District leaders have made similar pitches, both on their website and in a Union-Tribune op-ed.

But the proposal won’t be “cost neutral” in its first year, nor will it be entirely funded by employee contributions the first year. It will cost the district $439,100, according to projections. It wouldn’t save money until 2018, district figures show.

The district expects the deal could save $5 million total between now and 2046. District leaders acknowledge, however, that there’s no guarantee the health care deal will save money long-term, even though they say their savings projections are conservative. “Guarantee would be a strong word,” Watton told me last week.

Why? Because health care costs could rise faster than the district projects. And while the district will have to pay its health care tab for retirees, no matter how much the bill is, it has limited how much employees will contribute.

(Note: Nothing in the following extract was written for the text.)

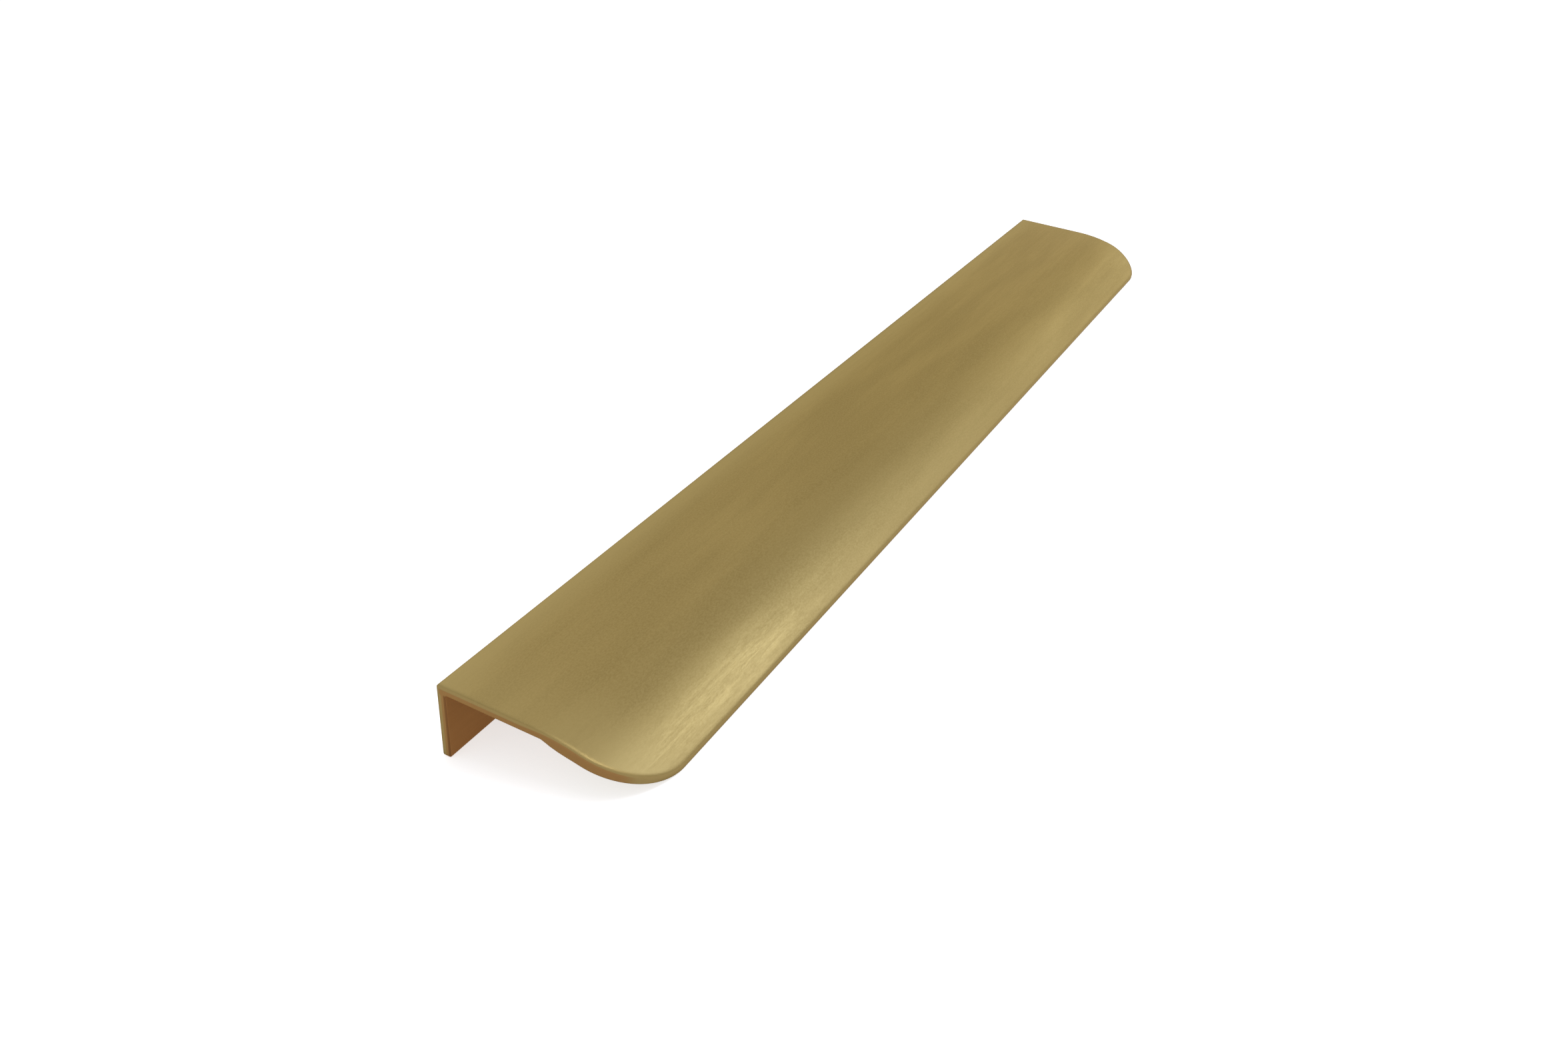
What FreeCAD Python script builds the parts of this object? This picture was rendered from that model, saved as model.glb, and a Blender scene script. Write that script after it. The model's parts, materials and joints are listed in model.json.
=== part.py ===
import FreeCAD, Part
import math
import os

from FreeCAD import Vector

# Finger pull profile for the edge of a drawer front or door: one extruded piece of L-shaped stock.
# A thin plate lies over the edge of the board, a flange hangs down behind it and takes the screws,
# and the front of the plate thickens into a lip that curves down over the fingers.
# Lengths are in millimetres.

# Overall size of the cut length
LENGTH = 300.0
DEPTH = 43.6
FLANGE_HEIGHT = 16.4

# Walls of the extruded section: the lip is thickest at its root, and the tip is measured upright
FLANGE_THICKNESS = 1.9
PLATE_THICKNESS = 1.85
LIP_THICKNESS = 2.75
TIP_THICKNESS = 1.25

# Curves of the section
FLAT_DEPTH = 20.8
CROWN_RADIUS = 42.0
FINGER_RADIUS = 64.0

# Seat for the board, and the length over which the lip thickens in front of it
SEAT_DEPTH = 20.7
SWELL_DEPTH = 5.4

# Rounding left by the die at the corners of the section
BACK_EDGE_RADIUS = 0.5
FOOT_EDGE_RADIUS = 0.4
INNER_CORNER_RADIUS = 0.6

# Milled outline: the front corners seen from above, and the rounding that the brushing leaves
CORNER_RADIUS = 12.8
MILLED_EDGE_RADIUS = 0.35

# Countersunk screw holes in the flange
SCREW_END_DISTANCE = 22.0
SCREW_HOLE_RADIUS = 2.0
SCREW_HEAD_RADIUS = 3.3
COUNTERSINK_HALF_ANGLE = 45.0

# How far a cutting tool runs past the faces it cuts
TOOL_OVERRUN = 1.0

# How closely a face is matched when the milled faces are looked up: an angle in degrees, and a distance
SAME_DIRECTION_ANGLE = 2.5
SAME_PLACE = 0.01

# Directions in the section, which is drawn level: Y points to the back and Z up
BACK = Vector(0, 1, 0)
FRONT = Vector(0, -1, 0)
UP = Vector(0, 0, 1)
DOWN = Vector(0, 0, -1)
ALONG = Vector(1, 0, 0)


def unit(vector):
    return vector * (1.0 / vector.Length)


def line(start, end):
    return Part.LineSegment(start, end).toShape()


def arc_about(centre, start, end):
    # The shorter arc from start to end on the circle about centre
    radius = (start - centre).Length
    middle = centre + unit((start - centre) + (end - centre)) * radius
    return Part.Arc(start, middle, end).toShape()


def square_corner(corner, towards_start, towards_end, radius):
    # A right-angled corner of the section, rounded: its arc, and where the arc starts and ends
    start = corner + towards_start * radius
    end = corner + towards_end * radius
    centre = corner + (towards_start + towards_end) * radius
    return arc_about(centre, start, end), start, end


def lower_meeting_point(centre_a, radius_a, centre_b, radius_b):
    # The lower of the two points where two circles in the section cross
    gap = centre_b - centre_a
    along = (radius_a ** 2 - radius_b ** 2 + gap.Length ** 2) / (2.0 * gap.Length)
    across = math.sqrt(radius_a ** 2 - along ** 2)
    foot = centre_a + unit(gap) * along
    side = unit(gap.cross(ALONG))
    if side.z > 0:
        side = side * -1.0
    return foot + side * across


# Crown: the top face is flat from the back, then follows one arc down to the tip
CROWN_CENTRE = FRONT * FLAT_DEPTH + DOWN * CROWN_RADIUS


def under_crown(depth, thickness):
    # The point this far from the back that lies the given thickness below the crown, square to it
    radius = CROWN_RADIUS - thickness
    angle = math.asin((depth - FLAT_DEPTH) / radius)
    return CROWN_CENTRE + FRONT * (radius * math.sin(angle)) + UP * (radius * math.cos(angle))


# Finger side of the lip: an arc through the lip's root, where it is thickest, and the tip's lower edge
LIP_ROOT = under_crown(FLANGE_THICKNESS + SEAT_DEPTH + SWELL_DEPTH, LIP_THICKNESS)
TIP_TOP = under_crown(DEPTH, 0.0)
TIP_BOTTOM = TIP_TOP + DOWN * TIP_THICKNESS
FINGER_CENTRE = lower_meeting_point(TIP_BOTTOM, FINGER_RADIUS, LIP_ROOT, FINGER_RADIUS)


def on_finger_side(depth, standoff):
    # The point this far from the back that stands the given height off the finger side's arc
    radius = FINGER_RADIUS + standoff
    forward = depth + FINGER_CENTRE.y
    return Vector(0, -depth, FINGER_CENTRE.z + math.sqrt(radius ** 2 - forward ** 2))


# Tip: the centre of its lower edge's rounding, which the part rests on
TIP_CENTRE = on_finger_side(DEPTH - MILLED_EDGE_RADIUS, MILLED_EDGE_RADIUS)

# Foot of the flange: the centre of its inner edge's rounding, which the part rests on
FOOT_INNER_CORNER = FRONT * FLANGE_THICKNESS + DOWN * FLANGE_HEIGHT
FOOT_CENTRE = FOOT_INNER_CORNER + (BACK + UP) * FOOT_EDGE_RADIUS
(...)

As I noted in my story today:

Whether the district ends up saving those millions depends largely on whether it has accurately projected health care costs. If they end up being higher than expected, the district will be on the hook. If they aren’t, the district could save.

To fund the deal, non-union employees will pay 8 percent of their salaries toward their pensions (up from 1 percent today). Union employees will also do that and contribute an extra .75 percent to their health care.

That’s enough to save money in the short term, district figures show. But retiree health care is a long-term expense — one that other government agencies across the country are currently trying to shed.

The district’s board has already awarded the benefit to non-union employees. It will decide Wednesday whether to award it to its union employees. It meets at 3:30 p.m. at 2554 Sweetwater Springs Blvd., Spring Valley.

Rob Davis is a senior reporter at You can contact him directly at or 619.325.0529.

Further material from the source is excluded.